ABSTRACT
By the time Cicero came to write, in 45, his series of five discussions on the emotions and related themes, named (after the location of his villa in Tusculum where they are set on five consecutive days) the Tusculan Disputations, there was a rich history of debate among the various philosophical schools on the role of the emotions in the good human life. Aristotle had argued that happiness consisted in the exercise of the virtues and that this in turn required a certain sort of emotional responsiveness. Famously, his theory of the mean proposed that virtue was constituted in part by the disposition to feel the appropriate emotion in appropriate contexts – where the ‘appropriate’ emotion was one that was, relative to the context, neither excessive nor deficient.
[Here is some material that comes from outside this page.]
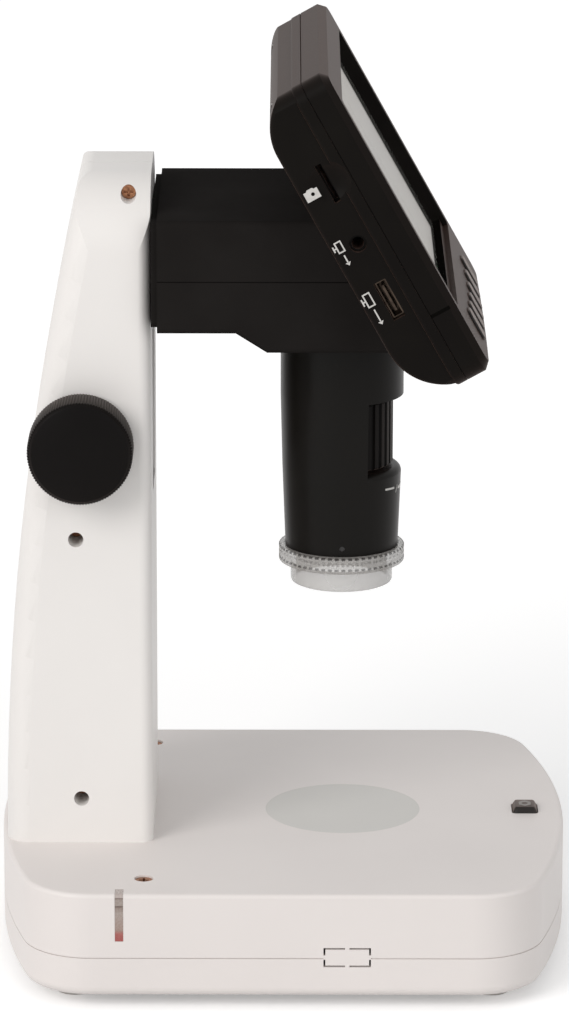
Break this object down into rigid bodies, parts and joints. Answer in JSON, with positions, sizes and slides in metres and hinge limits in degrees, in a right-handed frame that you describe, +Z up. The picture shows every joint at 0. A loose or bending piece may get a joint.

Thus it might, for example, be as ethically incorrect to feel only mildly irritated if one’s parents were grievously wronged as it would be to fly into a rage if one’s toe were accidentally stepped on. Opposing this Aristotelian view, in which the expression of a range of emotion is a
central part of living well, was the outlook that characterized (albeit in different ways) the Stoic and Epicurean schools. Here the emotions were regarded with rather more suspicion, and in particular ‘negative’ emotions – such as anger, fear or grief – were considered undesirable. The ideal psychological state was a kind of calmness or tranquillity, in Greek ataraxia, which literally means ‘lack of disturbance’. Any emotions that cause disturbance to the agent (which might include, in addition to those just listed, passions such as lust) were ideally to be eliminated. The wise and happy person, on this view, is one who does not suffer psychological disturbance, and is thus liberated from the stress and tyranny of unpleasant or constricting emotion. Cicero, though heavily influenced by prevailing theory (particularly Stoic
theory) in the Tusculans, adopts as ever his own viewpoint. It is fair to say that his concern overall is with how emotions can be combatted, and to investigate ways in which emotional disturbance can be mitigated or removed. But above all his attitude is sceptical in both the philosophical and more colloquial senses of that term. He
does not claim certainty for his opinions, only at most plausibility (cf. I.17); and while respectful of philosophical theory, he is suspicious of sweeping or overly general claims about the emotions that take no account of psychological realities. In a matter so central to lived human experience, Cicero insists that philosophical theory must never become too far removed from questions of applicability to the very humans whose psychological wellbeing must be theory’s main objective. That said, as a philosopher Cicero is interested in the normative realm – that is,
in the question of what role the emotions should play in our lives, and in particular what emotional disposition will give us the happiest life. He does not wish simply to describe the vicissitudes of human emotional engagement, but to offer strategies for improving our emotional health and leading better lives thereby. To this effect Book I of the Tusculans discusses death and the correct attitude towards it; Book II is on pain; Books III and IV treat, respectively, grief and the place (if any) of the emotions more generally in a good life. Book V addresses the question of how virtue and happiness are related, a topic not directly concerned with the emotions, but (as we saw above in relation to the Aristotelian theory) that was the chief instigator of the ancient debate about their role, one that is highly relevant to questions about their proper place.